Here is my “I have a dream” description of what this could be like. The form it will take is to proclaim a perennial truth, bring forth the polarities of the past century concerning this truth, and then offer my idea of the synthesis, especially as it would be manifest in the character of Catholics of the future.
Please be sure to note that this chapter by no means purports to be the synthesis. My colleagues and I desire that Toward a Twenty-first Century Catholic World-view be an ongoing project. I do not expect that every writer in the book will agree with everything in my chapters or, when they do agree, that they will choose the same examples to illustrate such general points.
Nothing could be more basic to Catholic Realism than this first proclamation of our Creed. However, the twentieth century saw the denial of this truth by large numbers of people including those professing scientism (the theory that anything not suitable for scientific verification doesn’t exist) and communism.
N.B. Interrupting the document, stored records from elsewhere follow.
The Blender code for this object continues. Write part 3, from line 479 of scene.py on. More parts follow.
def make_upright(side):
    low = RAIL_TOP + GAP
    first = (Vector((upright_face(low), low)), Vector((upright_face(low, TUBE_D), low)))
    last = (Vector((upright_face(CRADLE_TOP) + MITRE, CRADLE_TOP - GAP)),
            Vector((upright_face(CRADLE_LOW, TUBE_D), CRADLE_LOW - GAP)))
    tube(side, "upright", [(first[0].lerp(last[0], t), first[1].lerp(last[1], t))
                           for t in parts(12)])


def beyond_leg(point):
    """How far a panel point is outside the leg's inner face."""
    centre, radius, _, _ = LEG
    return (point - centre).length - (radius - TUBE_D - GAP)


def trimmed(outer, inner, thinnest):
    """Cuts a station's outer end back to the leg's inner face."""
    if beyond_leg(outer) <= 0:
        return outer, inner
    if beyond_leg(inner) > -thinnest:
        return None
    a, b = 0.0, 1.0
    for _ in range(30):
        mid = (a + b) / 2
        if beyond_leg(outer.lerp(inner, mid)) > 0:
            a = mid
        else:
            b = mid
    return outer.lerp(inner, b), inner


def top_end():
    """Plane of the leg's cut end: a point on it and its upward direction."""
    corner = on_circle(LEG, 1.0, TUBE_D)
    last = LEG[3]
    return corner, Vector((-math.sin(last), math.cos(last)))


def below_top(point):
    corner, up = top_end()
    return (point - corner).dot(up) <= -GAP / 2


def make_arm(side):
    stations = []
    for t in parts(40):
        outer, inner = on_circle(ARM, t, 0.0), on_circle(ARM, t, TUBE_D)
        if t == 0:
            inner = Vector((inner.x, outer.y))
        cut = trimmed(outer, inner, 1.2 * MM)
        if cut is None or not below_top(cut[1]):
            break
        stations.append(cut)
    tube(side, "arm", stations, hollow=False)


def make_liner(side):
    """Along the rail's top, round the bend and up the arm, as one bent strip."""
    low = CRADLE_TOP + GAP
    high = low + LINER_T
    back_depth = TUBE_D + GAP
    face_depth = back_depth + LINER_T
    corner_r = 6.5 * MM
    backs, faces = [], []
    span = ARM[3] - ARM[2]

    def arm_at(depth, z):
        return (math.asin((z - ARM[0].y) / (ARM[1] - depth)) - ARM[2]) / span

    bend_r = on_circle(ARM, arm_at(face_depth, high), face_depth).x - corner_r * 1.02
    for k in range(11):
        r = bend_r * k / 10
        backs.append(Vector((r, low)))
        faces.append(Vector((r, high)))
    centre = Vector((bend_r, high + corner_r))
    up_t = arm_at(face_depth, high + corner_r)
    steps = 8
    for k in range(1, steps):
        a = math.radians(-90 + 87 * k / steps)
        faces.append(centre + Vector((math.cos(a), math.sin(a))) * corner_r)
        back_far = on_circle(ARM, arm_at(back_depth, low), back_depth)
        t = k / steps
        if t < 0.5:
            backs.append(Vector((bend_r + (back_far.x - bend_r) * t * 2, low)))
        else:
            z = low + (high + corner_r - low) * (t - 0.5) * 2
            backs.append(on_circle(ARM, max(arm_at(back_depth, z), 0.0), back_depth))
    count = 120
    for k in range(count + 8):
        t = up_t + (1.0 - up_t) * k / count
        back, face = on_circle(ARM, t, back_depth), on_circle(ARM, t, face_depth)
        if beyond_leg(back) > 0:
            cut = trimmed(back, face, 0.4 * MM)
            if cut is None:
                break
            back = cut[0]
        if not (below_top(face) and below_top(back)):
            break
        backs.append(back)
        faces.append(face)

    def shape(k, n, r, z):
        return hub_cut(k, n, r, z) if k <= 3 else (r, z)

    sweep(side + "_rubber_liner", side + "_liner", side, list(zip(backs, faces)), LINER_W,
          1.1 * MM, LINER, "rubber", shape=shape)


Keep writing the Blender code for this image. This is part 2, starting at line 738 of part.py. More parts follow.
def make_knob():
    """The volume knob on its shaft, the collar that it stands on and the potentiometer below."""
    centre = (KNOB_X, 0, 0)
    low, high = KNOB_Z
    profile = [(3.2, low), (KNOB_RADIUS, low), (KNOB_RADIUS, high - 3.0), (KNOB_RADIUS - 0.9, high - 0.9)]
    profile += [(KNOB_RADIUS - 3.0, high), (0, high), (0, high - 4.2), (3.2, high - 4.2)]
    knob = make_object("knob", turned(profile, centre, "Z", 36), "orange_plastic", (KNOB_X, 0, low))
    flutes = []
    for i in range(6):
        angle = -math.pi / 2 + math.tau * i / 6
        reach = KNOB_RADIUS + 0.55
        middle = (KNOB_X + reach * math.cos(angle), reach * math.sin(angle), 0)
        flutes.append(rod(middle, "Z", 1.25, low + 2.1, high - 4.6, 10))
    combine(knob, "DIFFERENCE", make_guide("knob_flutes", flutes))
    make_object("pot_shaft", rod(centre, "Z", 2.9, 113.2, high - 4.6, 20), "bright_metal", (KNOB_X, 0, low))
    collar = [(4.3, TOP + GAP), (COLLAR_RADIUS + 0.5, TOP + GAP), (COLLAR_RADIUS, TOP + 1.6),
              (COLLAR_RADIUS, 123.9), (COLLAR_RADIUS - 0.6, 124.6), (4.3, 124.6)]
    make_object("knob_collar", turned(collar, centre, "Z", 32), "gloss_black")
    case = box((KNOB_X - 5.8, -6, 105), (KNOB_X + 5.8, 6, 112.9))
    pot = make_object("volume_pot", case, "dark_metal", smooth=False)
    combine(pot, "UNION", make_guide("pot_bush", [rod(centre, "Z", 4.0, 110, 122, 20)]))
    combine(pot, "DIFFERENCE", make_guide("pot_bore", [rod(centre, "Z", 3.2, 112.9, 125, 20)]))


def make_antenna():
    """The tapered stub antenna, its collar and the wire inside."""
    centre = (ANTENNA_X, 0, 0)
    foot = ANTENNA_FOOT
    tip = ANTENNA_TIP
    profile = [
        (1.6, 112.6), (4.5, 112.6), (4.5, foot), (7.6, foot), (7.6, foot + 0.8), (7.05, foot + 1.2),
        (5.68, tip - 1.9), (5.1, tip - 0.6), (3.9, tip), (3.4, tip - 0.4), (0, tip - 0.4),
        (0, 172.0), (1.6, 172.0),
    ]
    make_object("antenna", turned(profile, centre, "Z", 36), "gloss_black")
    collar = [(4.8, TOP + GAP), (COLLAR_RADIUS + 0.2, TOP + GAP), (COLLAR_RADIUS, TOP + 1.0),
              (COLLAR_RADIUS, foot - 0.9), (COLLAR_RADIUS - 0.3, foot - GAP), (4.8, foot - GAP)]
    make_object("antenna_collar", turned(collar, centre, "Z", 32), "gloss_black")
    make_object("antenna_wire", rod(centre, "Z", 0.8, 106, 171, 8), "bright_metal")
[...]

Among those who did believe in immaterial realities, the past century saw many who no longer thought of God as the Father and Creator but more as a divine energy.
Among non-Catholic Christians, the impact of what was mocked by some as Fundamentalism, was enormous. By the end of the year 2000 attendance at such churches was greater than that at of main-line denominations. “Do you know Jesus as your personal savior?” became the question asked of everyone by evangelists of such churches.
What about the parish Catholic? Whereas born-Catholics of the first half of the twentieth century were taught the basic truths found in the Baltimore Catechism including, of course, the Creed, at Catholic schools or catechism programs, by the end of the twentieth century we have a different story.
After the glorious Second Vatican Council, many universities dropped the six course neo-Thomist sequence requiring, instead, only one or two courses in philosophy and theology. Many writers of catechisms were convinced that older ways of teaching were rote and failed to convey the personal love of God so essential for real faith. In the process of rewriting the catechism, some experts managed to marginalize belief in specific Catholic teachings to the point where their students no longer could answer such questions as “What does the word Trinity mean?”
As we proceed into the twenty-first century, I am delighted to see courses on how to refute atheism making use of the writings of scientists. You will see in this book, Toward a Twenty-first Century Catholic World-view, writings by professors who see science and faith as partners, not enemies.
On the other hand, neither do I want to hear God defined as “the Father in heaven who loves me so much that he will never judge me no matter what I do.”